Stated problem. Filter this material down to the lines that hold "Break", copying each one.

━━━━

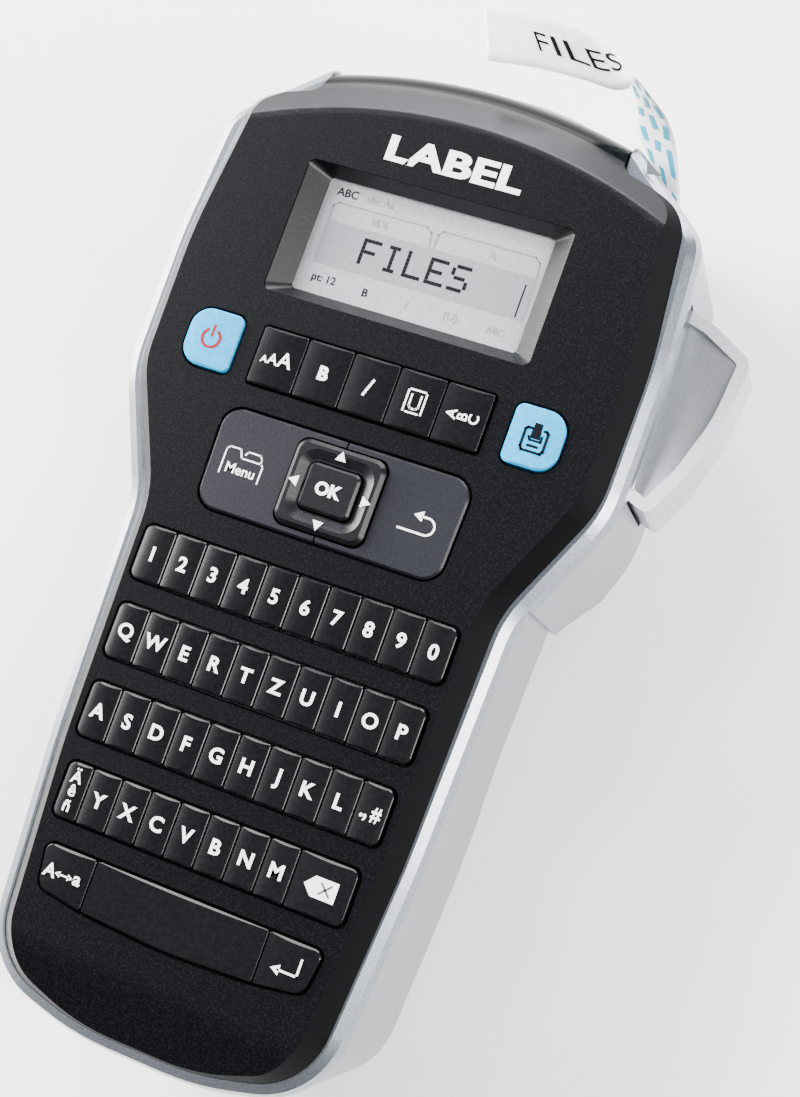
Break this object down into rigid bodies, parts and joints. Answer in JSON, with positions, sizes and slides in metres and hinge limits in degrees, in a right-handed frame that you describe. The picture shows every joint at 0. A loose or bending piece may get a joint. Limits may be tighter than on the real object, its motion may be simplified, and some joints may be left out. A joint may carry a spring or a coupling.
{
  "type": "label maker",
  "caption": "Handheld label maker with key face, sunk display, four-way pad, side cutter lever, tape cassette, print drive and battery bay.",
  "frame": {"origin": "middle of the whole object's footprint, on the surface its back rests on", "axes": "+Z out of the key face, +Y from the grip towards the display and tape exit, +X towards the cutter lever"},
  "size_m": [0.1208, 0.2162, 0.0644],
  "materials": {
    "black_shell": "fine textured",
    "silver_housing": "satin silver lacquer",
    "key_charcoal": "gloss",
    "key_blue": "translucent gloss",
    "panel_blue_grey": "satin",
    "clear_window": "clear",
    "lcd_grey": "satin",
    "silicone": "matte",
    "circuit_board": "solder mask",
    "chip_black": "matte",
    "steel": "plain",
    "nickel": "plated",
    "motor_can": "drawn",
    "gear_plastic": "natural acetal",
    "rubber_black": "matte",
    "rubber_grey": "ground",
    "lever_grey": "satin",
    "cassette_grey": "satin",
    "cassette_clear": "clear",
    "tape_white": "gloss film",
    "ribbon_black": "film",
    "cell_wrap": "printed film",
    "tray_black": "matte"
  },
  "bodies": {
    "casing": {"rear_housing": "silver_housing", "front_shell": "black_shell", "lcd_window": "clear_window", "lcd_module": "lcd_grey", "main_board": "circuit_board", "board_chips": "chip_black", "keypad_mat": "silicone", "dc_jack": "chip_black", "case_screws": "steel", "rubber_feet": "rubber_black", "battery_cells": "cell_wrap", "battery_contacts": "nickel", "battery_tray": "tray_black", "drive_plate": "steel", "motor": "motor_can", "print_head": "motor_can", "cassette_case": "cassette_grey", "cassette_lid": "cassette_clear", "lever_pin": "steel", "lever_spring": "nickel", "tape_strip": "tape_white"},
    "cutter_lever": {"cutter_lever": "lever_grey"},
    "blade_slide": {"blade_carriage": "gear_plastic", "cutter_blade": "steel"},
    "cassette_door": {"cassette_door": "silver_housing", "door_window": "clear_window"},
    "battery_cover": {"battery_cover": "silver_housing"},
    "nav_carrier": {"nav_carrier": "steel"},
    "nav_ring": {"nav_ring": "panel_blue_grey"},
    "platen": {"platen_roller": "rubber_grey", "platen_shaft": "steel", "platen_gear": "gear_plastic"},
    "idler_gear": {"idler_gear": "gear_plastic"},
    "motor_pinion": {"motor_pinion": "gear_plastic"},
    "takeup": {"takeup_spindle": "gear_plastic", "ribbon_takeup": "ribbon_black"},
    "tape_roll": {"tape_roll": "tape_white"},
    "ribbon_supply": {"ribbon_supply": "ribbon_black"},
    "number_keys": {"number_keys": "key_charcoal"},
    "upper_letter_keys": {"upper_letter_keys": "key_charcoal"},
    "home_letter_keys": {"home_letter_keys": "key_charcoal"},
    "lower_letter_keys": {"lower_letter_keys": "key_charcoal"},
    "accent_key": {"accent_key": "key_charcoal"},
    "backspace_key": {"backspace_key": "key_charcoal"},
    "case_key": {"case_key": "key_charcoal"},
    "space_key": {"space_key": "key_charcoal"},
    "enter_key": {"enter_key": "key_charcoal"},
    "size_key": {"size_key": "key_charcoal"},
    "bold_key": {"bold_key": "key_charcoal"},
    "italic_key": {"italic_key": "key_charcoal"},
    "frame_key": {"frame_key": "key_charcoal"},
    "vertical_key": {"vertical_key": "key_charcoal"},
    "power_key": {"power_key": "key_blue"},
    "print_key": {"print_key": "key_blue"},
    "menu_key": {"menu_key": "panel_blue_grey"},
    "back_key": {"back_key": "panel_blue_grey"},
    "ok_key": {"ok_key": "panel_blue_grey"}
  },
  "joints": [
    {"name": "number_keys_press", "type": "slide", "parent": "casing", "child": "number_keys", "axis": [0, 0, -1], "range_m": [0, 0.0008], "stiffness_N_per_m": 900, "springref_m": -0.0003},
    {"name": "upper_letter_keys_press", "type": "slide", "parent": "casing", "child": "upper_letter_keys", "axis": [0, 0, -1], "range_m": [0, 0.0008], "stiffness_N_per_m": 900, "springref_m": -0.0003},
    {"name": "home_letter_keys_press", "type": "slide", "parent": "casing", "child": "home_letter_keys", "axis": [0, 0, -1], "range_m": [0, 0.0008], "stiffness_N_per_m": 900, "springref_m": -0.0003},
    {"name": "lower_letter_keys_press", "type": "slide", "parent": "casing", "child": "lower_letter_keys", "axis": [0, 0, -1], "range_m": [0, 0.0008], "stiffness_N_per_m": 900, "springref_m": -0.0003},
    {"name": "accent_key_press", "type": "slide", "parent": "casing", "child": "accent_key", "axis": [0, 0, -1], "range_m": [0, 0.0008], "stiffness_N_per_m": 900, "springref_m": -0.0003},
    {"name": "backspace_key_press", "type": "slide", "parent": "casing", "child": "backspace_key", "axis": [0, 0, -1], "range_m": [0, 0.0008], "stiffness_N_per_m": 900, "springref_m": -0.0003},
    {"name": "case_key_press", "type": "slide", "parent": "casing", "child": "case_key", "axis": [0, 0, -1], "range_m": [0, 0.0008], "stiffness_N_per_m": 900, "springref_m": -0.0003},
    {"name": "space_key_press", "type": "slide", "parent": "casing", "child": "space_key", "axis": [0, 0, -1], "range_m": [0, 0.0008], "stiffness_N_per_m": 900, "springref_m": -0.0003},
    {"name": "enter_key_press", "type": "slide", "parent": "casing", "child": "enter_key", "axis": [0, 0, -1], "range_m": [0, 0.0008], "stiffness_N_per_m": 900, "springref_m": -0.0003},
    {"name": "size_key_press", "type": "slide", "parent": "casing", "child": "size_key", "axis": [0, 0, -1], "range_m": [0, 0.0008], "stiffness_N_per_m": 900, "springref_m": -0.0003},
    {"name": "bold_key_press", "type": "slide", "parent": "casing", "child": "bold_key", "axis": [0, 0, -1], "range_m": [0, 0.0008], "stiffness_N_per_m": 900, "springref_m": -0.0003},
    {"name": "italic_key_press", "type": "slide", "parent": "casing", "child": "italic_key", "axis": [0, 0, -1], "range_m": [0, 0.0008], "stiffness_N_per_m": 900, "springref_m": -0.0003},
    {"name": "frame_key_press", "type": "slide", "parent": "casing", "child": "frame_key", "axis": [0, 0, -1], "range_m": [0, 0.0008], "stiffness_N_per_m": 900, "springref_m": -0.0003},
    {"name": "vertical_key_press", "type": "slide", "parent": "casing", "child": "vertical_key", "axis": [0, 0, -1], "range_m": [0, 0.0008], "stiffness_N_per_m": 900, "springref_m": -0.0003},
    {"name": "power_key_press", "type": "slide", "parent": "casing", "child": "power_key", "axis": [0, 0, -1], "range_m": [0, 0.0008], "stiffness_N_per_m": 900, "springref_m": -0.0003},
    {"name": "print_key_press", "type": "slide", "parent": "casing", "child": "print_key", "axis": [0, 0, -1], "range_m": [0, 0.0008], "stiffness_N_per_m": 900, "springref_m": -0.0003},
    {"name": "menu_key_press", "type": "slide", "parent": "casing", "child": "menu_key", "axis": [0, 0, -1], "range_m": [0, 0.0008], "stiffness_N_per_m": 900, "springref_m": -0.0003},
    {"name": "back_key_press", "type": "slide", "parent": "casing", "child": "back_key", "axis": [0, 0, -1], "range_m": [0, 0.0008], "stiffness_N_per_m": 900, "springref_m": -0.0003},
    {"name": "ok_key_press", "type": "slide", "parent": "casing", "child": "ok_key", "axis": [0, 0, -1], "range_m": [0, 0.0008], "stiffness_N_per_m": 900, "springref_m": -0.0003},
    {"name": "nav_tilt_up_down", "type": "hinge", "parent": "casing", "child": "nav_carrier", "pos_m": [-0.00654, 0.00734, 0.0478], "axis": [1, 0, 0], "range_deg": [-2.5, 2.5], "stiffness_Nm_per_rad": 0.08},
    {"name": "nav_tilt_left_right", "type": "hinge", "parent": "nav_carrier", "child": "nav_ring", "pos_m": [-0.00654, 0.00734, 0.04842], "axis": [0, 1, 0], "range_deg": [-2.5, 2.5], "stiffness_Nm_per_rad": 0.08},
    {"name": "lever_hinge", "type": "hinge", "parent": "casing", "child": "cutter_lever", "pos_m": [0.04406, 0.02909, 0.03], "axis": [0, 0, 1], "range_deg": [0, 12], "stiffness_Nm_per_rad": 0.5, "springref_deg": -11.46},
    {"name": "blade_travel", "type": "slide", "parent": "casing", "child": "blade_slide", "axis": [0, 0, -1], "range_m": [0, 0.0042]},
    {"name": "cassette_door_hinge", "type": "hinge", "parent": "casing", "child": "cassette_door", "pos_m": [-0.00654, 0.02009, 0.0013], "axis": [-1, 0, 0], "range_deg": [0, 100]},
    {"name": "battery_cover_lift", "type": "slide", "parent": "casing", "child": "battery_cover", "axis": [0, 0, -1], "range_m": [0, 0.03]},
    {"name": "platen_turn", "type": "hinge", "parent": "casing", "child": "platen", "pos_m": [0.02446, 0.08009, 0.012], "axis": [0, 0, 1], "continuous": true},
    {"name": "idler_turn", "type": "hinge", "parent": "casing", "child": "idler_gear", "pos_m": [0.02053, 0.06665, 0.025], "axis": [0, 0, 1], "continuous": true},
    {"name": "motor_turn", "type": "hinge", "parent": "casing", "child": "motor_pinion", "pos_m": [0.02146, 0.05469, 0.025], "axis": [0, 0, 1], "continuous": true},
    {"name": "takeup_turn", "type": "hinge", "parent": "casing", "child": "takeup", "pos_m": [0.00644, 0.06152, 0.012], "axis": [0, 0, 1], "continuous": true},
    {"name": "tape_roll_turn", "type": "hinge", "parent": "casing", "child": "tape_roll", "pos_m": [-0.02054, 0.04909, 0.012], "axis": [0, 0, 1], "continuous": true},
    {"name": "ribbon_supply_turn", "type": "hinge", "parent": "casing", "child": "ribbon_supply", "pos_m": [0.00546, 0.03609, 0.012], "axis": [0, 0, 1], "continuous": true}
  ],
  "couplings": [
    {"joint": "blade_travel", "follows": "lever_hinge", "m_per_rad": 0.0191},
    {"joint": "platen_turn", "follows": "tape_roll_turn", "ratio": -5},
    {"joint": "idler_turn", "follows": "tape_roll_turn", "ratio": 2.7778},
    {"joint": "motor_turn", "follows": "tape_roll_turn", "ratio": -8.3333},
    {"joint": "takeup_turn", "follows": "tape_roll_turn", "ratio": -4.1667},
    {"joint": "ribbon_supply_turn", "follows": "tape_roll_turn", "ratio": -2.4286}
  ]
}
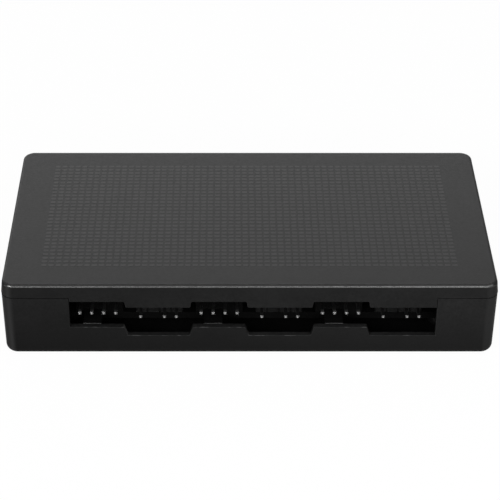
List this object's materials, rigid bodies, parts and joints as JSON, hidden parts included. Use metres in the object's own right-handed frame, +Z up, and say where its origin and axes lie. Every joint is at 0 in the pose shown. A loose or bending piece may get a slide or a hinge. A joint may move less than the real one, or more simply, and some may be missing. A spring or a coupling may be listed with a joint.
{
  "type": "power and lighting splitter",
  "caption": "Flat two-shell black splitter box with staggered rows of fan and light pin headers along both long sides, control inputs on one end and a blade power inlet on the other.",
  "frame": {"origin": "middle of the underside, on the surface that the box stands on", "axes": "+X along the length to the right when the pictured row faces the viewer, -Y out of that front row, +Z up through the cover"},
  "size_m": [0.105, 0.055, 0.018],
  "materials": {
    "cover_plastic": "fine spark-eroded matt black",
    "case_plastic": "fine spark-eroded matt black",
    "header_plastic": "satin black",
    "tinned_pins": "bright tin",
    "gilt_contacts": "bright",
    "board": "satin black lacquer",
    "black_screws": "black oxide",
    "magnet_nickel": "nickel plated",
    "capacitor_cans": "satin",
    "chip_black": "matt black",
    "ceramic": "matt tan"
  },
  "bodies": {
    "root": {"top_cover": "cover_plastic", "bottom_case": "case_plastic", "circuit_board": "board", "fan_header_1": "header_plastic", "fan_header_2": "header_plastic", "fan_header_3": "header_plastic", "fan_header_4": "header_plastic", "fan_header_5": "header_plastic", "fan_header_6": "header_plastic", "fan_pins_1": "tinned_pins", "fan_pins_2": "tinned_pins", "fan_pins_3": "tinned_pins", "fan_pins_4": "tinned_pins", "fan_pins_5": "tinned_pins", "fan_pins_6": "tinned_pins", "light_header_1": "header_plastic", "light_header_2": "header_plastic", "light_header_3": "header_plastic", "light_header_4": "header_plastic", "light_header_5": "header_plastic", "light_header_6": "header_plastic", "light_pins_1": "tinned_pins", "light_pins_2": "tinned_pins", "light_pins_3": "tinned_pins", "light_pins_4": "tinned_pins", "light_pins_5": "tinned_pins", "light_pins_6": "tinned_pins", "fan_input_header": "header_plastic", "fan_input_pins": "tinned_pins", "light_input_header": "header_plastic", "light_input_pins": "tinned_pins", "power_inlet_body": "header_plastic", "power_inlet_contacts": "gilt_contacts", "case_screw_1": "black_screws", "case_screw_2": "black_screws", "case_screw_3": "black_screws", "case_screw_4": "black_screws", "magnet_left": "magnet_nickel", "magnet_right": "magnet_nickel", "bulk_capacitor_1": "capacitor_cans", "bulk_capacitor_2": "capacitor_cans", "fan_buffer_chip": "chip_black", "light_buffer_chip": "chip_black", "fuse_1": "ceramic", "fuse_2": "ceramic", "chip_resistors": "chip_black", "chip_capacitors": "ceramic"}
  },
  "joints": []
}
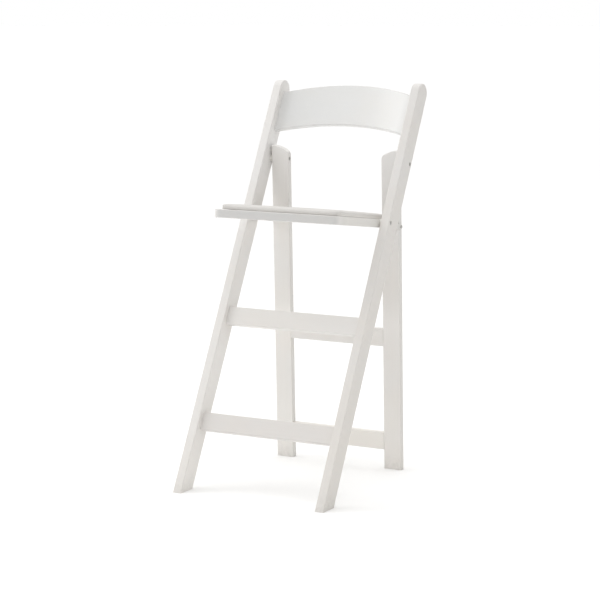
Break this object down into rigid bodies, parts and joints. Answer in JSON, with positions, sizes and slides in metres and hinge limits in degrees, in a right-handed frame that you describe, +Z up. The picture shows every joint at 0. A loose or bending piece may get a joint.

━━━━

Exercise solution.
Break this object down into rigid bodies, parts and joints. Answer in JSON, with positions, sizes and slides in metres and hinge limits in degrees, in a right-handed frame that you describe. The picture shows every joint at 0. A loose or bending piece may get a joint. Limits may be tighter than on the real object, its motion may be simplified, and some joints may be left out. A joint may carry a spring or a coupling.
Break this object down into rigid bodies, parts and joints. Answer in JSON, with positions, sizes and slides in metres and hinge limits in degrees, in a right-handed frame that you describe, +Z up. The picture shows every joint at 0. A loose or bending piece may get a joint.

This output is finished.